TANTRALAR VE İLK ORTA ÇAĞ METİNLERİ
Tantra metinlerinin ortaya çıktığı dönemde, yoganidra teriminin meditasyonla ilişkilendirildiği görülebilir. Tanrı Şiva’cı bir metinde yoganidra “derin bir içsellik durumu” olarak tanımlanır. Bu hal içerisinde, muazzam bir barış hissi mevcuttur ve bu noktaya ancak manevi bir öğretmenin rehberliğinde ulaşılabilir. Buddhist bir metin ise “aydınlanmış Buddhaların gizli bilgi edinmek için girdiği bir durum” olarak yoganidradan bahseder. Bu metnin bir tefsirinde, yoganidranın dikkat dağınıklığından uzak derin bir odaklanma durumu olduğu ve bu yüzden yoga ile uyku unsurlarının birleştirildiği not düşülmüştür.

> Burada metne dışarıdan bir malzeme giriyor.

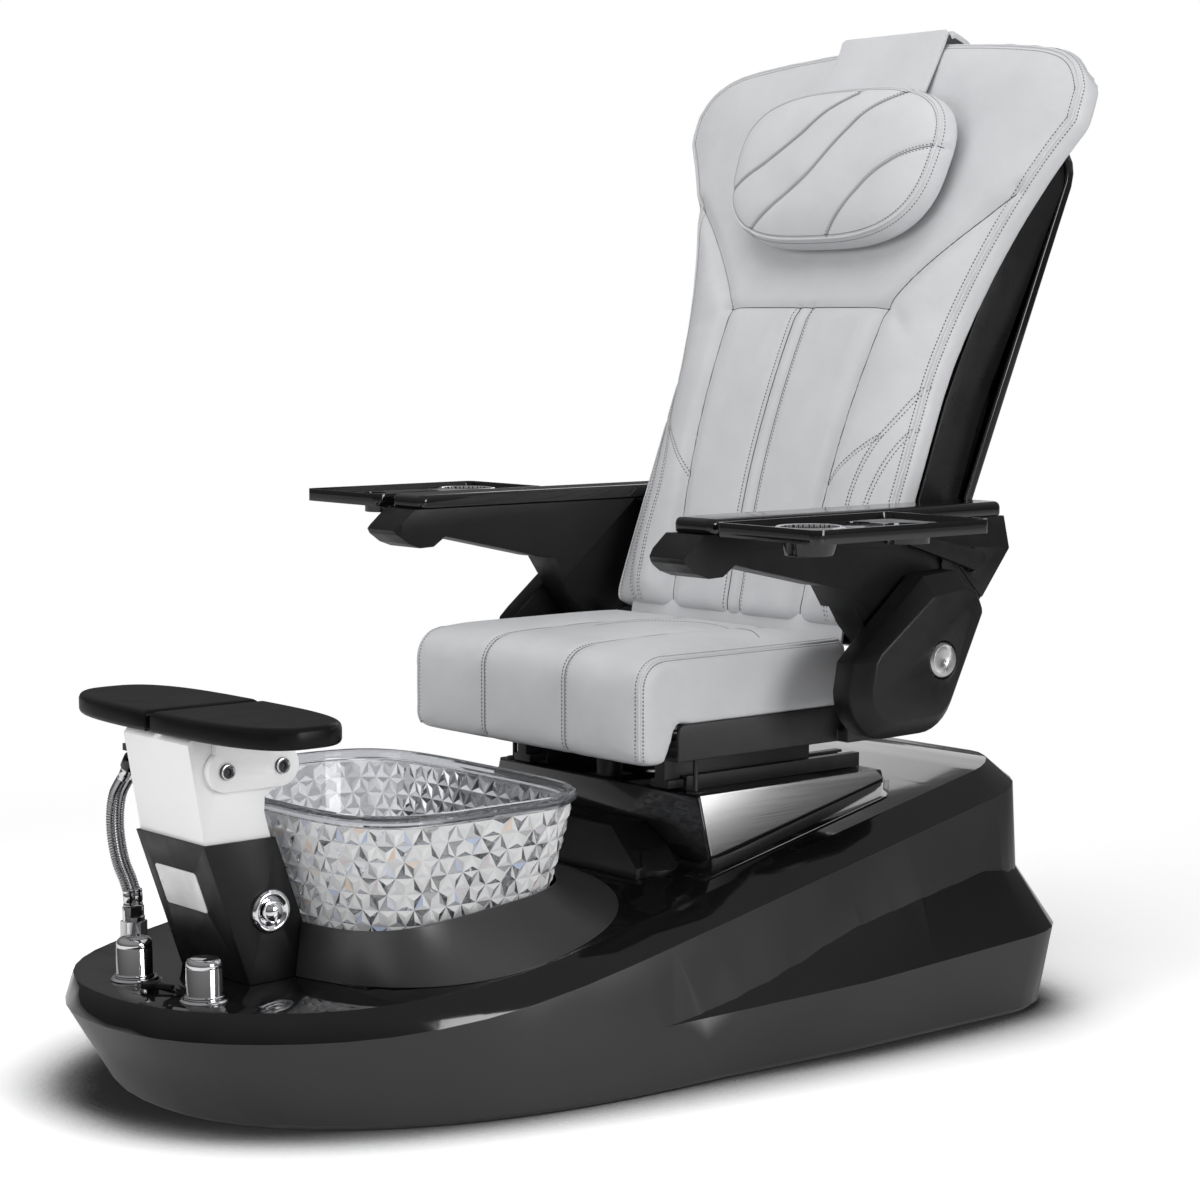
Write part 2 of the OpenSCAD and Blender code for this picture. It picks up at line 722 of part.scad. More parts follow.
dock_x = 95;
module sprayer_dock() {
    color([0.1, 0.1, 0.11])
    difference() {
        union() {
            // foot on the column's side, a strip that clears the pad plates, and a ring
            box([-column_half_w - 6, hose_y - 18, 262], [-column_half_w - 0.1, hose_y + 18, 330]);
            box([-dock_x - 6, hose_y - 18, 320], [-column_half_w - 0.1, hose_y + 18, 330]);
            box([-dock_x - 6, hose_y - 18, 320], [-dock_x, hose_y + 18, 430]);
            box([-158, hose_y - 18, 421], [-dock_x, hose_y + 18, 430]);
        }
        on_spray_axis() cylinder(r = 14.4, h = 80);
    }
}

// ---- Pedestal ----
pedestal_front = 110;
pedestal_back = 462;
pedestal_wall = 6;
// The sides lean out towards the deck by this much per millimetre
side_lean = 0.3;
module pedestal_prism(grow, front, back, top) {
    foot = 190;
    reach = (pedestal_top_z - foot) * side_lean;
    translate([0, back, 0]) rotate([90, 0, 0]) linear_extrude(back - front) polygon([
        [-pedestal_half_w - reach - grow, foot], [pedestal_half_w + reach + grow, foot],
        [pedestal_half_w + (pedestal_top_z - top) * side_lean + grow, top],
        [-pedestal_half_w - (pedestal_top_z - top) * side_lean - grow, top]]);
}
module pedestal_box() {
    color([0.08, 0.08, 0.09])
    difference() {
        pedestal_prism(0, pedestal_front, pedestal_back, pedestal_top_z);
        pedestal_prism(-pedestal_wall, pedestal_front + pedestal_wall,
            pedestal_back - pedestal_wall, pedestal_top_z - pedestal_wall);
        translate([0, 0, gap]) front_body(0);
    }
}

skirt_spread = 68;
module pedestal_skirt() {
    color([0.07, 0.07, 0.08])
    difference() {
        // flares out from the foot of the box to the deck
        hull() {
            box([-pedestal_half_w - skirt_spread, pedestal_front - 46, 190],
                [pedestal_half_w + skirt_spread, pedestal_front + 20, deck_z(65) + 2]);
            box([-pedestal_half_w - 26, pedestal_front - 4, 200],
                [pedestal_half_w + 26, pedestal_front + 60, 255]);
            box([-pedestal_half_w - skirt_spread + 8, pedestal_back - 60, 200],
                [pedestal_half_w + skirt_spread - 8, pedestal_back + 4, deck_z(415)]);
            box([-pedestal_half_w - 8, pedestal_back - 60, 200],
                [pedestal_half_w + 8, pedestal_back + 4, deck_z(pedestal_back) + 2]);
        }
        pedestal_prism(gap, pedestal_front - gap, pedestal_back + gap, pedestal_top_z + 40);
        translate([0, 0, gap]) front_body(0);
        // room for the jet cover, and for the steel plates above the facet
        box([-240, -100, 100], [240, pedestal_front - gap, 400]);
        along_x(-400, 400) polygon([[0, 500], [0, trim_low_z(trim_front) - 1],
            [trim_front, trim_low_z(trim_front) - 1], [pedestal_back + 10,
                trim_low_z(pedestal_back + 10) - 1], [pedestal_back + 10, 500]]);
    }
}

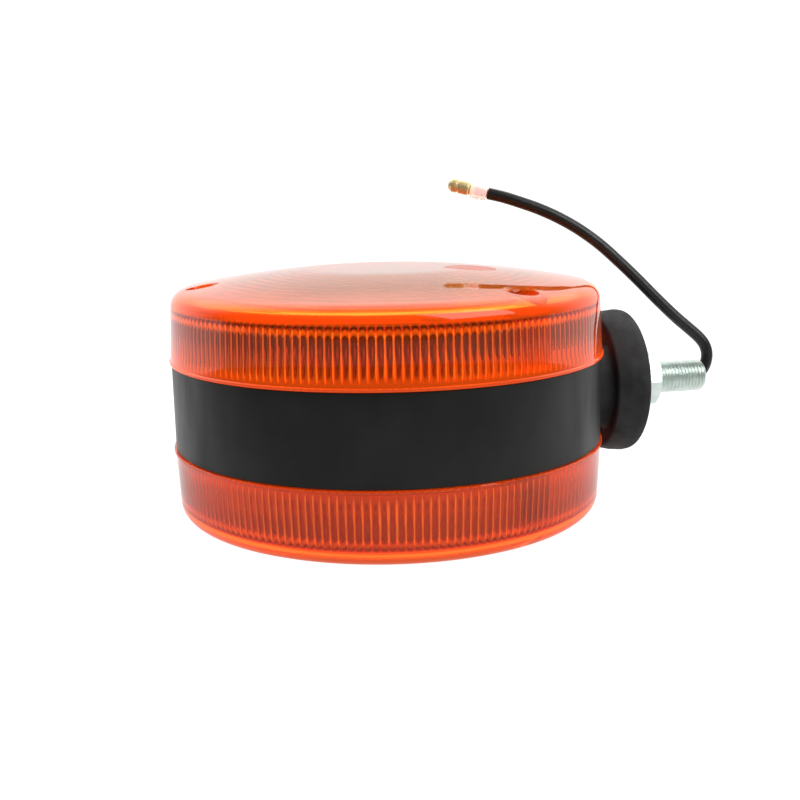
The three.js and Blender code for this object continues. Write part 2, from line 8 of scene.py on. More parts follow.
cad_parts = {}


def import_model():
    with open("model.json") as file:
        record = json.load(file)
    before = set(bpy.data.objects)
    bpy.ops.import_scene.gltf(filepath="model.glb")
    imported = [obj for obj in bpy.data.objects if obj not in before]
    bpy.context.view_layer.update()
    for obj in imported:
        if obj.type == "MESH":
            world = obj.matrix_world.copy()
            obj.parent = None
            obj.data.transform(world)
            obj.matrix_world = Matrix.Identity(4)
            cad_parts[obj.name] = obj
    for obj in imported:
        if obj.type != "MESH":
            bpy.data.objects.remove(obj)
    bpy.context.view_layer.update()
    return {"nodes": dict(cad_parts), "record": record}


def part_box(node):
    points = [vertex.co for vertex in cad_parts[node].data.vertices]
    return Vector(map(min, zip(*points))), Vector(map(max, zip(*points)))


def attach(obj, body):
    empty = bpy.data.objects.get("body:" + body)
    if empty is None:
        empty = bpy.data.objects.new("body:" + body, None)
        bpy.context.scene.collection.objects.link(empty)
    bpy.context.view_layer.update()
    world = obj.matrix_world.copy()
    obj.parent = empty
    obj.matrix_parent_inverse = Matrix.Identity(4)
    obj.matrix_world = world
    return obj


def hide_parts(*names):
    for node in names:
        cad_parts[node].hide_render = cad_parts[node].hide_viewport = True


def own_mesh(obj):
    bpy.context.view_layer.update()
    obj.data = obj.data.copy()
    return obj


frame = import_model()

MM = 0.001
GAP = 0.3


# ---- Driving dimensions ------------------------------------------------------------------------
def cad(node):
    """The lowest and highest corners of a CAD node, in millimetres."""
    low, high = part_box(node)
    return low / MM, high / MM


ring_low, ring_high = cad("housing_ring")
AXIS_X = (ring_low.x + ring_high.x) / 2
BAND_RADIUS = (ring_high.y - ring_low.y) / 2
FLOOR_Z = cad("lower_lens")[0].z
STUD_END_X = cad("mounting_stud")[1].x

SEAM_Z = 11.8
LIP_RADIUS = 60.3
LIP_TOP_Z = 12.6
FOOT_RADIUS = 59.9
FOOT_Z = 13.0
LENS_WALL = 2.3
EDGE_RADIUS = 4.4
EDGE_CENTRE_RADIUS = 54.8
EDGE_CENTRE_Z = 26.85
EDGE_START = math.radians(2.9)
DOME_EDGE_SLOPE = math.radians(10.66)
DOME_RADIUS = 300.6
DOME_APEX_Z = 36.46

FLUTES = 184
FLUTE_DEPTH = 0.6
FLUTE_VALLEY = 0.35
FLUTE_Z = (12.7, 26.8)
FLUTE_CAP = 2.2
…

Milattan sonra 600-1000 yıllarını geçtikten sonra ise yoganidra terimi ilk kez yoga odaklı metinlerde görülür. Bu metinlerde yoganidra, ruhsal özgürlüğe giden yollardan biri olarak tanımlanır. Hatta kurtuluş anı olan “samadhi” haliyle bir kabul edilir. Yoganidra içerisindeki yogi, düşüncelerin, nefesin ve bedensel hareketlerin durduğu bir dinginlik durumuna girer. Bu hal içerisindeki yogi, dışarıdan bakanlar için uykuda görünür. Ama içeride daha yüksek ve mutlu bir gerçekliğe uyanıktır. Meditasyon denilen de işte budur.
GÜNÜMÜZDE DERİN GEVŞEME
Orta Çağ’dan günümüze kalan yoganidrada başarılı olmak için yoginin dünyevi işlere tarafsızlık duyması ama bu yolda ona rehberlik eden gurusuna da bağlılık duyması gerekir. Huzursuz düşüncelerini susturabilen, tam farkındalığa ulaşan, uyku-rüya-derin uyku gibi sıradan hallerin ötesine geçebilen yogi, artık muazzam bir huzur ve mutluluk haliyle yoğrulur.
Günümüzde yaygın olarak kullanılan ve tanınan derin gevşeme modeli, Swami Satyananda adındaki bir yoga üstadının tarihsel yoganidra ile özduyumsal (propriyoseptif) gevşeme yöntemlerini birleştirmesiyle 1976 yılında oluşturuldu. Bir tür meditasyon şekli olan ceset duruşu, modern derin gevşemede hazırlık aşaması haline getirildi. Bu duruş içerisinde hareketsiz bir şekilde uzanan kişinin amacı, bedenin çeşitli noktalarını zihniyle tarayarak algılarını dışarıdan içeriye çevirebilmektir. Kişi, çalışma sonunda oldukça dingin ve rahatlamış bir şekilde yerinden kalkar. Bu uygulamayı toplu bir şekilde ve mum ışığı eşliğinde yapan insanların, dışarıdan bakan ve konuyu bilmeyen biri için polisi aratacak kadar “ölü gibi” görünmeleri oldukça normaldir.